# Wanna see my Woodie?



## Wildthings (Mar 27, 2014)

OK it's not mine but a clients and yes I couldn't resist that

Woodduck Drake pedestal mount on a Cypress knee







Yes this is wood related - see the wood base cut out in the profile of the cypress knee?

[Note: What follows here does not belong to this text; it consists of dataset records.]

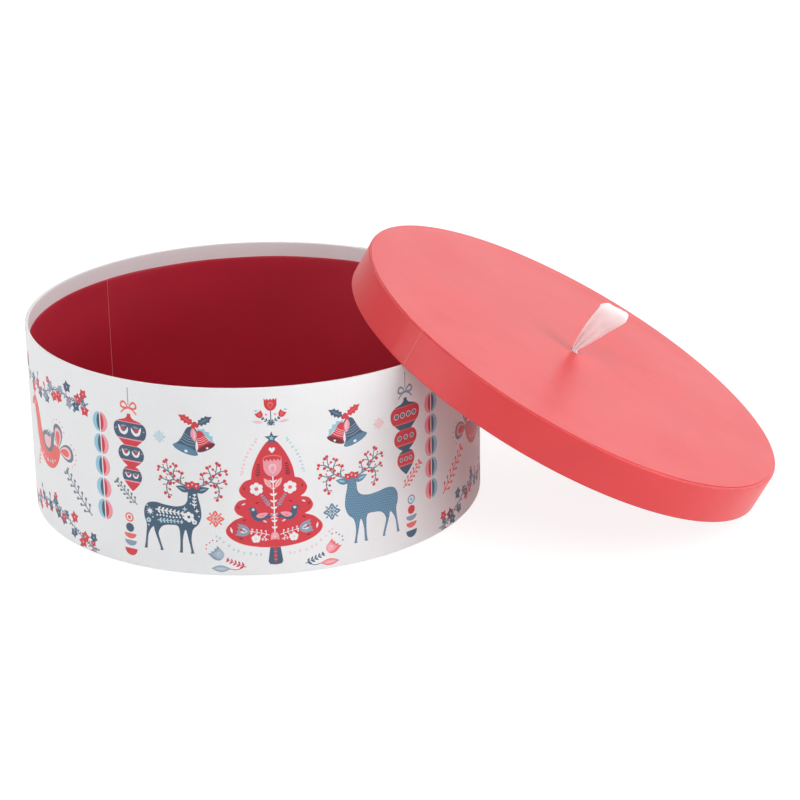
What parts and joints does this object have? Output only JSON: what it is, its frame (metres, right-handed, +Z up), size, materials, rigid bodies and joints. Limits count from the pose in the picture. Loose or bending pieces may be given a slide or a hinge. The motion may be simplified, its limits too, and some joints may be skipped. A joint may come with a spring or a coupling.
{
  "type": "round keepsake box with lift-off lid",
  "caption": "Round paper-covered board box with a printed wall and red lining, its shallow red lid leaning off the rim, with a ribbon pull.",
  "frame": {"origin": "centre of the box's base, on the surface that it stands on", "axes": "+Z up along the box's axis; the lid leans in the XZ plane, down towards +X"},
  "size_m": [0.4971, 0.306, 0.1698],
  "materials": {
    "white_card": "uncoated white card",
    "printed_paper": "matt laminated white paper with a folk print in red, blue and pink",
    "grey_board": "plain grey board",
    "gummed_tape": "brown gummed paper tape",
    "lining_paper": "matt deep red lining paper",
    "lid_paper": "matt coral red cover paper",
    "ribbon": "pale pink satin ribbon"
  },
  "bodies": {
    "box": {"base_cover": "white_card", "outer_wrap": "printed_paper", "wall_board": "grey_board", "wall_joint_tape": "gummed_tape", "base_board": "grey_board", "liner_wall": "lining_paper", "liner_floor": "lining_paper"},
    "lid": {"lid_top_paper": "lid_paper", "lid_rim_wrap": "lid_paper", "lid_rim_board": "grey_board", "lid_rim_joint_tape": "gummed_tape", "lid_top_board": "grey_board", "lid_liner": "lid_paper", "ribbon_tails": "ribbon", "ribbon_patch": "lid_paper"},
    "ribbon": {"ribbon_loop": "ribbon"}
  },
  "joints": [
    {"name": "lid_lift", "type": "slide", "parent": "box", "child": "lid", "axis": [0.4811, 0, 0.8766], "range_m": [0, 0.25]},
    {"name": "ribbon_swing", "type": "hinge", "parent": "lid", "child": "ribbon", "pos_m": [0.21353, 0, 0.0972], "axis": [0.8766, 0, -0.4811], "range_deg": [-75, 75], "stiffness_Nm_per_rad": 0.002}
  ]
}
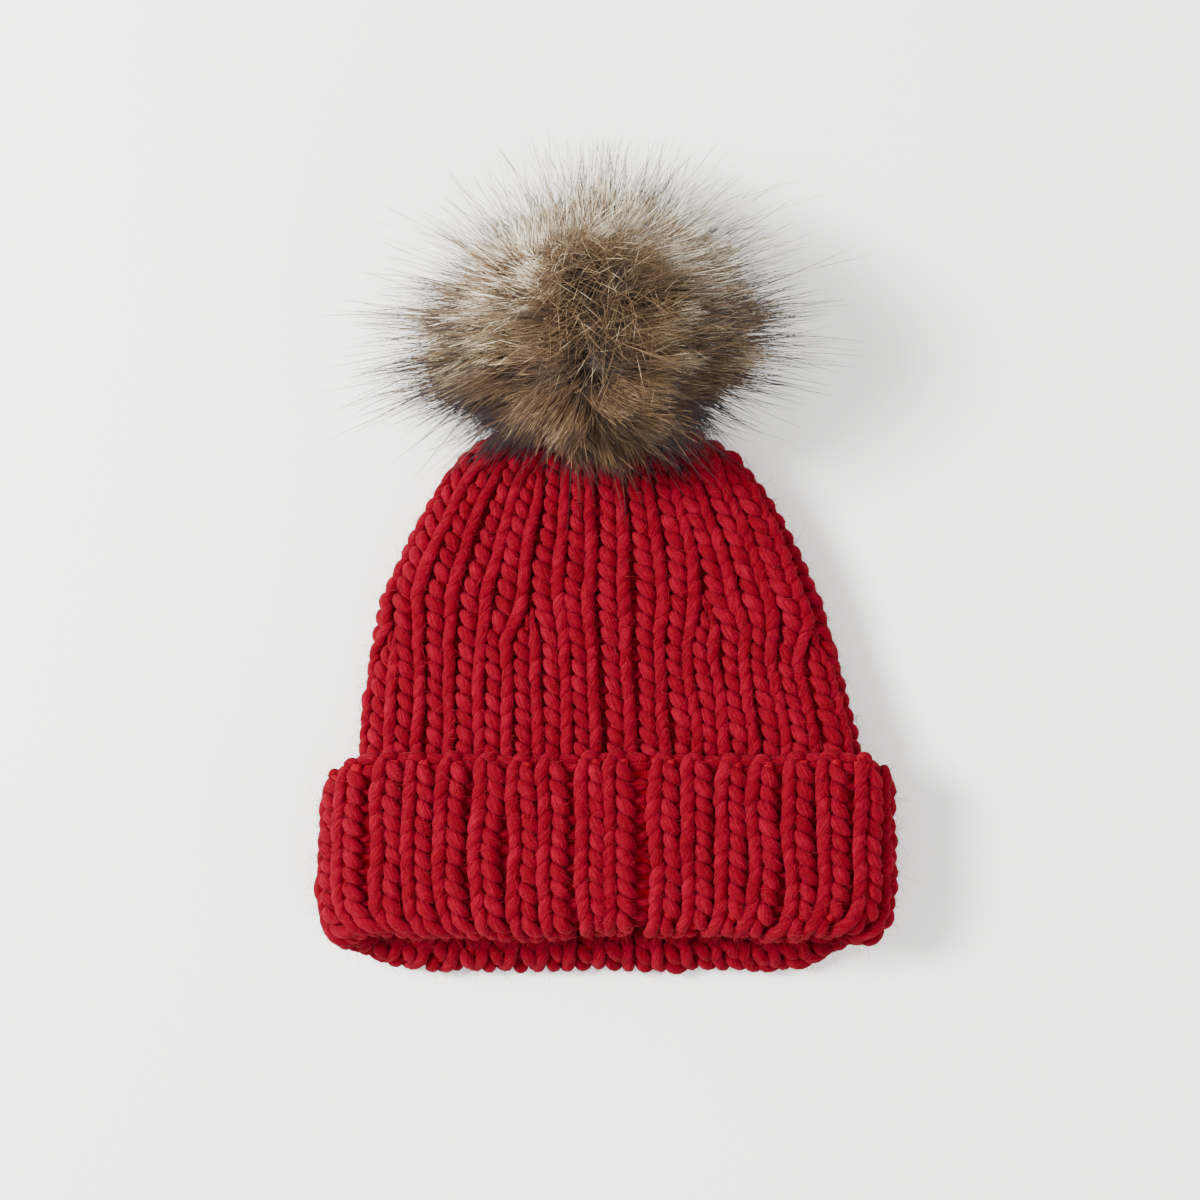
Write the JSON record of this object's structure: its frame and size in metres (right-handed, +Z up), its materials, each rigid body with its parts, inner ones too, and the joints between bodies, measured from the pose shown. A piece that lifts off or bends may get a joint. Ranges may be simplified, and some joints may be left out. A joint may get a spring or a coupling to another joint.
{
  "type": "pom pom beanie",
  "caption": "Chunky rib-knit beanie lying flat, with a turned-up cuff and a fluffy fur pom on a snap at the gathered crown.",
  "frame": {"origin": "bottom centre of the whole object's box, on the surface the hat lies on", "axes": "+Y from the brim to the pom, +Z up from the surface, +X to the right seen from above with the pom away from the viewer"},
  "size_m": [0.232, 0.3179, 0.1231],
  "materials": {
    "red_wool": "matte",
    "brown_fur": "matte",
    "fur_backing": "matte",
    "polyester_fill": "matte",
    "thread": "matte",
    "label_satin": "satin",
    "button_plastic": "gloss",
    "disc_plastic": "matte",
    "snap_metal": "satin"
  },
  "bodies": {
    "hat": {"knit_body": "red_wool", "gather_yarn": "red_wool", "backing_button": "button_plastic", "anchor_thread": "thread", "care_label": "label_satin", "label_stitches": "thread"},
    "cuff": {"turn_up_cuff": "red_wool"},
    "shank": {"shank_knot": "thread"},
    "stud": {"thread_shank": "thread", "snap_stud": "snap_metal"},
    "spring": {"socket_spring": "snap_metal"},
    "pom": {"snap_socket": "snap_metal", "socket_rivet": "snap_metal", "pom_base_disc": "disc_plastic", "base_stitches": "thread", "pom_drawstring": "thread", "pom_backing": "fur_backing", "pom_stuffing": "polyester_fill", "pom_fur": "brown_fur"}
  },
  "joints": [
    {"name": "cuff_turn_down", "type": "slide", "parent": "hat", "child": "cuff", "axis": [0, -1, 0], "range_m": [0, 0.035]},
    {"name": "pom_lean", "type": "hinge", "parent": "hat", "child": "shank", "pos_m": [-0.0035, 0.06105, 0.02073], "axis": [1, 0, 0], "range_deg": [0, 30]},
    {"name": "pom_sway", "type": "hinge", "parent": "shank", "child": "stud", "pos_m": [-0.0035, 0.06105, 0.02073], "axis": [0, 0, 1], "range_deg": [-20, 20]},
    {"name": "pom_pull", "type": "slide", "parent": "stud", "child": "spring", "axis": [0, 0.6198, 0.7848], "range_m": [0, 0.03]},
    {"name": "pom_spin", "type": "hinge", "parent": "spring", "child": "pom", "pos_m": [-0.0035, 0.06105, 0.02073], "axis": [0, 0.6198, 0.7848], "continuous": true}
  ]
}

Reactions: Like 5 | EyeCandy! 1 | Way Cool 3


----------



## manbuckwal (Mar 27, 2014)

Nicely done Barry ! Did u see my taxi dur mee in the finished projects titled Buckeye rack ? lol

Reactions: Like 2 | Funny 1


----------



## Wildthings (Mar 27, 2014)

manbuckwal said:


> Nicely done Barry ! Did u see my taxi dur mee in the finished projects titled Buckeye rack ? lol


Aww heck yeah I did and was too cool!!

Reactions: Like 1


----------



## manbuckwal (Mar 27, 2014)

Beautiful birds these male wood ducks ! Fantastic colors !

Reactions: Like 1


----------



## Blueglass (Mar 27, 2014)

Cool, I saw the title and thought 50's surfer's stationwagon.

Reactions: Agree 1 | Funny 2


----------



## Tclem (Mar 27, 2014)

Blueglass said:


> Cool, I saw the title and thought 50's surfer's stationwagon.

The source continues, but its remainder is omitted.